De profundis… sont les premiers mots latins du psaume 130 extrait du Livre des Psaumes de la Bible, classé 129 dans la Vulgate. Dans la tradition de l’Église catholique romaine, ce psaume fait partie des prières pour les morts et il est récité lors des enterrements. Très souvent mis en musique, nous vous proposons de découvrir deux grands motets magistraux : le De profundis de Michel-Richard Delalande et celui d’ Henry Desmarets, deux compositeurs français à la cour de Louis XIV.
De profundis clamavi ad te, Domine ;
Domine, exaudi vocem meam.
Fiant aures tuae intendentes
in vocem deprecationis meae.
Si iniquitates observaveris, Domine,
Domine, quis sustinebit?
Quia apud te propitiatio est,
ut timeamus te.
Sustinui te, Domine,
sustinuit anima mea in verbo eius ;
speravit anima mea in Domino
Magis quam custodes auroram.
Magis quam custodes auroram
Speret Israel in Domino,
quia apud Dominum misericordia,
et copiosa apud eum redemptio.
Et ipse redimet Israel
ex omnibus iniquitatibus eius.
Michel-Richard DELALANDE – De profundis
https://www.youtube.com/watch?v=B0-AssEdEAM
Delalande, le grand maître du motet français
Compositeur à la cour de Louis XIV et très apprécié par le roi, Delalande incarne le baroque musical français et peut-être désigné, sans hésitation, comme le maître du grand motet français. Composé en 1689, ce De profundis est son motet le plus connu. Il est célèbre pour la grandeur homophonique de son début mystique et pour le contrepoint intense et audacieux de son Requiem aeternam conclusif, sans précédent dans la musique française.

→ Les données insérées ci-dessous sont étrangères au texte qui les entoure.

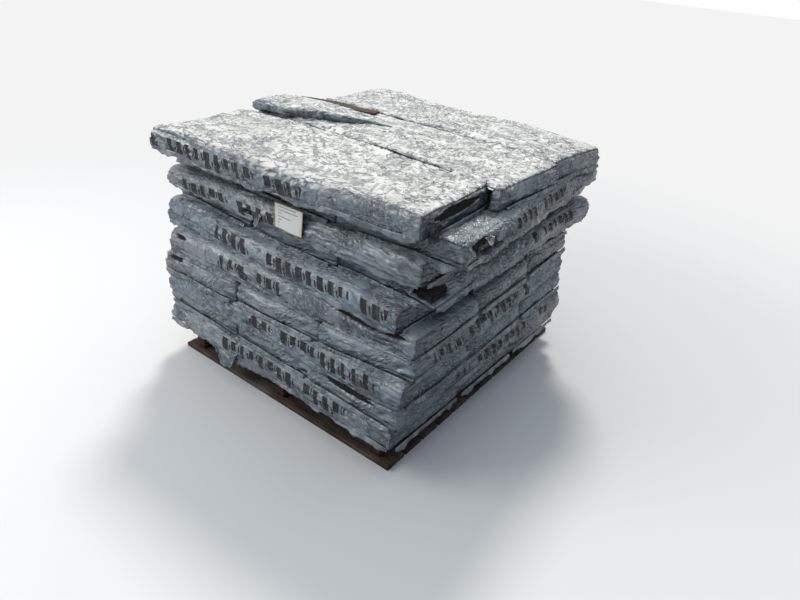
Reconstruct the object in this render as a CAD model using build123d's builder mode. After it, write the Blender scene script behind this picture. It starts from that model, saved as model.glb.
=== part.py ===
"""Pallet load of asphalt shingle bundles.

Ten courses of three film-wrapped bundles lie on a reversible wooden pallet.
Most courses cross the one below, so a course shows either its long film sides
or its folded film ends. Millimetres, +Z up, origin on the floor under the
middle of the sixth bottom board, so half a board pitch in front of the middle
of the pallet. +X runs along the front, +Y from the front to the back.
"""

from build123d import *
from math import copysign, cos, radians, sin
import os

os.makedirs("parts", exist_ok=True)

# Pallet: two decks of close boards on three stringers
deck_length = 932.0
board_width = 82.0
board_gap = 7.0
board_count = 12
board_thickness = 16.0
stringer_width = 38.0
stringer_height = 89.0
stringer_inset = 45.0
stringer_set_back = 14.0
board_pitch = board_width + board_gap
deck_depth = board_count * board_pitch - board_gap
pallet_height = 2 * board_thickness + stringer_height

# The origin is under a board, also where an even number of boards leaves a gap in the middle
boards_in_front = (board_count - 1) // 2
pallet_middle_y = ((board_count - 1) / 2 - boards_in_front) * board_pitch

# One wrapped bundle of shingles
bundle_length = 1004.0
bundle_width = 335.0
bundle_thickness = 68.0
film_edge_radius = 12.0
end_taper = 28.0
end_draw_in = 8.0
end_flatten_length = 14.0
end_flatten = 6.0
seal_length = 9.0
seal_width = 270.0
seal_thickness = 4.0
bundle_gap = 2.0
half_reach = bundle_length / 2 + seal_length

# Torn and open places in the film, where the shingle edges show
shingle_pitch = 5.0
shingle_gap = 1.6
shingle_gap_depth = 4.0
opening_depth = 15.0
end_opening_length = 236.0
end_opening_height = 30.0
end_opening_rise = 7.0
slot_height = 22.0
slot_rise = 7.0
long_slot_length = 262.0
long_slot_along = 348.0
short_slot_length = 196.0
tear_length = 150.0
tear_height = 46.0
tear_along = -383.0

# Lifted flap on the left end of the middle top bundle: a slanting outline that falls to the right
flap_height = 36.0
flap_shoulder_height = 30.0
flap_overhang = 20.0
flap_front_length = 170.0
flap_shoulder_length = 250.0
flap_length = 440.0
flap_end_width = 130.0
flap_tip_across = 70.0
flap_tip_width = 26.0

# Film lobe that hangs at the front
lobe_length = 116.0
lobe_drop = 58.0
lobe_thickness = 10.0
lobe_along = -190.0

# Paper tag hung on the front of the third course
tag_width = 108.0
tag_height = 76.0
tag_thickness = 0.8
tag_along = 50.0
tag_bottom = 6.0
tag_clearance = 0.5

# Courses from the floor up: way the bundles run, shift in x, front behind the front of the deck, turn in degrees
ACROSS = 0.0
BACK = 90.0
courses = [
    (ACROSS, -3.0, -28.0, -0.6),
    (BACK, -2.0, -17.5, -1.4),
    (ACROSS, 0.0, -20.0, 0.5),
    (BACK, -12.0, -5.5, 1.6),
    (ACROSS, -16.0, 12.0, 1.8),
    (ACROSS, -46.0, 30.0, -1.2),
    (BACK, -6.0, 78.5, -0.5),
    (ACROSS, -40.0, 46.0, 1.6),
    (BACK, -10.0, 74.5, -0.6),
]

# Top course, front to back: shift in x of each bundle, turn in degrees
top_course = [(-32.0, 2.6), (10.0, -0.6), (8.0, -2.6)]
top_front = 34.0

# Bundles that slid out of their course: along their own length, and aside
slips = {
    "bundle_02c": (14.0, 0.0),
    "bundle_04a": (0.0, 22.0),
    "bundle_04c": (12.0, 0.0),
    "bundle_07a": (-10.0, 0.0),
    "bundle_09b": (8.0, 0.0),
}

# Outer bundles that stand askew in their course, in degrees: they clear the middle one by that turn
twists = {
    "bundle_02a": -2.0,
    "bundle_02c": 4.0,
}


def fan(turn):
    """How far a bundle has to stand off its neighbour when it is turned against it."""
    return half_reach * sin(radians(abs(turn)))


def lying_plane(x, y, z, heading):
    """Plane on the underside of a piece: x along its length, y across it."""
    return Plane(Location((x, y, z), (0, 0, heading)))


def cross_plane(bed, along, height=0.0):
    """Upright plane across a bundle, at a distance along it from its middle."""
    return Plane(origin=bed.from_local_coords((along, 0, height)), x_dir=bed.y_dir, z_dir=bed.x_dir)


def end_plane(bed, side, rise):
    """Upright plane over one end seal of a bundle, facing away from it, above the middle of its height."""
    origin = bed.from_local_coords((side * half_reach, 0, bundle_thickness / 2 + rise))
    return Plane(origin=origin, x_dir=bed.y_dir * side, z_dir=bed.x_dir * side)


def side_plane(bed, across, along=0.0, height=0.0):
    """Upright plane along a bundle, facing out of its left-hand side."""
    origin = bed.from_local_coords((along, across, height))
    return Plane(origin=origin, x_dir=bed.x_dir, z_dir=-bed.y_dir)


def drawn_in(half_length, half_width, taper, draw_in):
    """Outline of a bundle seen square on: straight sides that draw in at both ends."""
    waist = half_length - taper
    tip = half_width - draw_in
    corners = [(waist, half_width), (half_length, tip), (half_length, -tip), (waist, -half_width)]
    Polyline(*corners, *[(-x, -y) for x, y in corners], close=True)


def wrapped_pack(bed):
    """Shingle pack in its film: rounded long edges, drawn-in ends, flat end seals."""
    middle_plane = cross_plane(bed, 0, bundle_thickness / 2)
    with BuildPart() as pack:
        with BuildSketch(middle_plane):
            RectangleRounded(bundle_width, bundle_thickness, film_edge_radius)
        extrude(amount=bundle_length / 2, both=True)
        with BuildSketch(bed):
            with BuildLine():
                drawn_in(bundle_length / 2, bundle_width / 2, end_taper, end_draw_in)
            make_face()
        extrude(amount=bundle_thickness, mode=Mode.INTERSECT)
        with BuildSketch(side_plane(bed, 0, 0, bundle_thickness / 2)):
            with BuildLine():
                drawn_in(bundle_length / 2, bundle_thickness / 2, end_flatten_length, end_flatten)
            make_face()
        extrude(amount=bundle_width, both=True, mode=Mode.INTERSECT)
        with BuildSketch(middle_plane):
            Rectangle(seal_width, seal_thickness)
        extrude(amount=half_reach, both=True)
    return pack.part


def shingle_rows(opening_plane, length, height, depth):
    """Gaps between the shingle edges that show across an opening."""
    rows = int(height / shingle_pitch)
    with BuildPart(mode=Mode.PRIVATE) as gaps:
        with BuildSketch(opening_plane):
            with GridLocations(0, shingle_pitch, 1, rows):
                Rectangle(length, shingle_gap)
        extrude(amount=-(depth + shingle_gap_depth))
    return gaps.part


def lens_opening(face_plane, length, height, depth, pack):
    """Lens-shaped mouth in the film with the shingle edges on its floor."""
    with BuildPart() as opened:
        add(pack)
        with BuildSketch(face_plane):
            with BuildLine():
                ThreePointArc((-length / 2, 0), (0, height / 2), (length / 2, 0))
                ThreePointArc((length / 2, 0), (0, -height / 2), (-length / 2, 0))
            make_face()
        extrude(amount=-depth, mode=Mode.SUBTRACT)
        add(shingle_rows(face_plane, length * 0.72, height * 0.72, depth), mode=Mode.SUBTRACT)
    return opened.part


def slot_opening(face_plane, length, height, depth, pack):
    """Straight split in the film, one end narrower, with the shingle edges inside."""
    with BuildPart() as opened:
        add(pack)
        with BuildSketch(face_plane):
            with BuildLine():
                Polyline(
                    (-length / 2, height * 0.1),
                    (-length * 0.28, height / 2),
                    (length / 2, height / 2),
                    (length / 2, -height / 2),
                    (-length * 0.18, -height * 0.3),
                    close=True,
                )
            make_face()
        extrude(amount=-depth, mode=Mode.SUBTRACT)
        add(shingle_rows(face_plane, length * 0.62, height * 0.8, depth), mode=Mode.SUBTRACT)
    return opened.part


def lifted_flap(bed, pack):
    """Film and shingles lifted at the left end of a bundle: a slanting wedge that falls to the right."""
    left = -bundle_length / 2
    front = -bundle_width / 2 - flap_overhang
    tip_front = flap_tip_across - flap_tip_width
    top = bundle_thickness
    with BuildPart() as lifted:
        with BuildSketch(bed.offset(top)):
            with BuildLine():
                Polyline(
                    (left, front),
                    (left + flap_front_length, front),
                    (left + flap_length, tip_front),
                    (left + flap_length, flap_tip_across),
                    (left + flap_shoulder_length, flap_tip_across),
                    (left, front + flap_end_width),
                    close=True,
                )
            make_face()
        extrude(amount=flap_height)
        with BuildSketch(side_plane(bed, 0)):
            with BuildLine():
                Polyline(
                    (left, top),
                    (left, top + flap_height),
                    (left + flap_shoulder_length, top + flap_shoulder_height),
                    (left + flap_length, top),
                    close=True,
                )
            make_face()
        extrude(amount=bundle_width, both=True, mode=Mode.INTERSECT)
        add(pack)
    return lifted.part


def hanging_lobe(bed, pack):
    """Tongue of slack film that hangs from the front of a bundle past its underside."""
    with BuildPart() as hung:
        add(pack)
        with BuildSketch(side_plane(bed, -bundle_width / 2 - lobe_thickness / 2, lobe_along)):
            with BuildLine():
                Polyline(
                    (lobe_length / 2, 0),
                    (lobe_length / 2, film_edge_radius * 2),
                    (-lobe_length / 2, film_edge_radius * 2),
                    (-lobe_length / 2, 0),
                )
                ThreePointArc((-lobe_length / 2, 0), (-lobe_length * 0.2, -lobe_drop), (lobe_length / 2, 0))
            make_face()
        extrude(amount=-lobe_thickness)
    return hung.part


# Stringers, front to back
outer_stringer = deck_length / 2 - stringer_inset - stringer_width / 2
for name, x in (("left", -outer_stringer), ("middle", 0.0), ("right", outer_stringer)):
    with BuildPart() as stringer:
        with BuildSketch(Plane.XY.offset(board_thickness)):
            with Locations((x, pallet_middle_y)):
                Rectangle(stringer_width, deck_depth - 2 * stringer_set_back)
        extrude(amount=stringer_height)
    stringer.part.label = f"stringer_{name}"
    export_step(stringer.part, f"parts/stringer_{name}.step")

# Bottom and top deck boards, numbered from the front
for deck, level in (("bottom", 0.0), ("top", board_thickness + stringer_height)):
    for number in range(board_count):
        board_y = (number - boards_in_front) * board_pitch
        with BuildPart() as board:
            with BuildSketch(Plane.XY.offset(level)):
                with Locations((0, board_y)):
                    Rectangle(deck_length, board_width)
            extrude(amount=board_thickness)
        board.part.label = f"{deck}_board_{number + 1:02d}"
        export_step(board.part, f"parts/{deck}_board_{number + 1:02d}.step")

# Where each bundle lies: course 10 is on the pallet and course 1 is the top
deck_front = pallet_middle_y - deck_depth / 2
course_depth = {ACROSS: 3 * bundle_width + 2 * bundle_gap, BACK: bundle_length}
places = {}
for rise, (run, shift_x, front, turn) in enumerate(courses):
    level = pallet_height + rise * bundle_thickness
    middle_y = deck_front + front + course_depth[run] / 2
    heading = run + turn
    for slot, letter in enumerate("abc"):
        aside = (slot - 1) * (bundle_width + bundle_gap)
        if run == BACK:
            aside = -aside
        name = f"bundle_{10 - rise:02d}{letter}"
        slip, push = slips.get(name, (0.0, 0.0))
        twist = twists.get(name, 0.0)
        across = aside + push + copysign(fan(twist), aside)
        x = shift_x - across * sin(radians(heading)) + slip * cos(radians(heading))
        y = middle_y + across * cos(radians(heading)) + slip * sin(radians(heading))
        places[name] = lying_plane(x, y, level, heading + twist)

# The top course fans out: each outer bundle clears the middle one by its own turn
top_level = pallet_height + len(courses) * bundle_thickness
top_middle_y = deck_front + top_front + course_depth[ACROSS] / 2
middle_turn = top_course[1][1]
for side, letter, (x, turn) in zip((-1, 0, 1), "abc", top_course):
    y = top_middle_y + side * (bundle_width + bundle_gap + fan(turn - middle_turn))
    places[f"bundle_01{letter}"] = lying_plane(x, y, top_level, turn)

# The bundles, with the openings and loose film that show
end_depth = opening_depth + seal_length
for name, bed in places.items():
    solid = wrapped_pack(bed)
    if name == "bundle_01a":
        face = end_plane(bed, 1, end_opening_rise)
        solid = lens_opening(face, end_opening_length, end_opening_height, end_depth, solid)
    if name == "bundle_01b":
        solid = lifted_flap(bed, solid)
    if name == "bundle_02c":
        face = side_plane(bed, -bundle_width / 2, tear_along, bundle_thickness / 2)
        solid = lens_opening(face, tear_length, tear_height, opening_depth, solid)
    if name == "bundle_06a":
        face = side_plane(bed, -bundle_width / 2, long_slot_along, bundle_thickness / 2 + slot_rise)
        solid = slot_opening(face, long_slot_length, slot_height, opening_depth, solid)
    if name == "bundle_09c":
        solid = slot_opening(end_plane(bed, -1, slot_rise), short_slot_length, slot_height, end_depth, solid)
    if name == "bundle_10a":
        solid = hanging_lobe(bed, solid)
    solid.label = name
    export_step(solid, f"parts/{name}.step")

# Paper tag against the front of the third course, clear of the end of the second course above it
tagged = places["bundle_03a"]
above = places["bundle_02b"]
end_corners = [above.from_local_coords((-half_reach, side * seal_width / 2, 0)) for side in (-1, 1)]
front_reach = min(tagged.to_local_coords(corner).Y for corner in end_corners)
tag_across = min(-bundle_width / 2, front_reach - tag_clearance)
tag_plane = side_plane(tagged, tag_across, tag_along, tag_bottom + tag_height / 2)
with BuildPart() as tag:
    with BuildSketch(tag_plane):
        Rectangle(tag_width, tag_height)
    extrude(amount=tag_thickness)
tag.part.label = "paper_tag"
export_step(tag.part, "parts/paper_tag.step")
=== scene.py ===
"""Film, shingle edges, pallet wood, paper tag and stage for a pallet of wrapped shingle bundles."""

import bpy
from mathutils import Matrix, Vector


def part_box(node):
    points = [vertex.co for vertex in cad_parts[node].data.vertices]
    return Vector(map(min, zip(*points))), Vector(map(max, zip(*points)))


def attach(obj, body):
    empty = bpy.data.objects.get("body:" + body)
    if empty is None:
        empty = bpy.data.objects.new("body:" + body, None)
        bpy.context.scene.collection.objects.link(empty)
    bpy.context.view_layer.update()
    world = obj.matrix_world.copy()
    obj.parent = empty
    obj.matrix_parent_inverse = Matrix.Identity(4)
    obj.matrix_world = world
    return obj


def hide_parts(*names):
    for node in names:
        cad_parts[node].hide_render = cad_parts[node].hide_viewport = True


bl_info = {
    "name": "Wrapped shingle pallet",
    "version": (1, 0, 0),
    "blender": (4, 5, 0),
    "location": "View3D > Sidebar > Shingle pallet",
    "description": "Dresses a pallet load of film-wrapped shingle bundles",
    "category": "Object",
}

import math

import bpy
import numpy as np
from bpy.props import FloatProperty, FloatVectorProperty, PointerProperty
from mathutils import Matrix

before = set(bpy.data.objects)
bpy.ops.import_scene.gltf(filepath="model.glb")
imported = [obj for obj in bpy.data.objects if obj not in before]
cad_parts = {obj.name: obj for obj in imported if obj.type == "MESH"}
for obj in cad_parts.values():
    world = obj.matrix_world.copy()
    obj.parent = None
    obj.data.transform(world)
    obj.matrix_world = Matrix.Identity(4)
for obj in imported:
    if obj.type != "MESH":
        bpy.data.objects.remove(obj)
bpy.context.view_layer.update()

BODY = "root"

# Camera at the photograph's place, for an 800 x 600 frame
FRAME_WIDTH = 800
SENSOR_WIDTH = 36.0
CAMERA_AT = (1.206, -1.5885, 1.337)
CAMERA_AZIMUTH = 34.42
CAMERA_ELEVATION = 29.75
CAMERA_ROLL = 5.60
CAMERA_FOCAL_PIXELS = 622.6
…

Selon Lionel Sawkins, la première version connue du De profundis de Delalande a pu être composée pour les funérailles de la reine Marie-Louise d’Espagne, fille du frère de Louis XIV, Philippe, duc d’Orléans, et d’Henriette d’Angleterre. Cette œuvre fait partie des chefs-d’œuvre du répertoire français à la fois majestueux, grave et poignant. Huit solistes sont nécessaires, un chœur à cinq voix et un orchestre à cinq parties à la française.
Une œuvre méditative
L’œuvre commence par une introduction grave et méditative jouée par les cordes. Puis le soliste expose de façon poignante le premier verset du psaume repris ensuite par le chœur : “De profundis clama vi ad te…” : “Des profondeurs je crie vers toi…”. Suit l’enchaînement des différents versets, puis le psaume se termine dans un puissant déploiement du chœur, d’une grande complexité contrapuntique où les différentes voix solos s’entrelacent avec beaucoup d’harmonie.
À la fin de ce chœur débute le fameux “Requiem aeternam” : “Donne leur le repos éternel”. Les cordes jouent une grave et magnifique introduction reprenant les premières mesures du motet, mais sous des couleurs beaucoup plus sombres. Puis le chœur fait doucement son entrée, prend d’avantage d’ampleur et d’intensité. Un pur moment où l’âme s’envole…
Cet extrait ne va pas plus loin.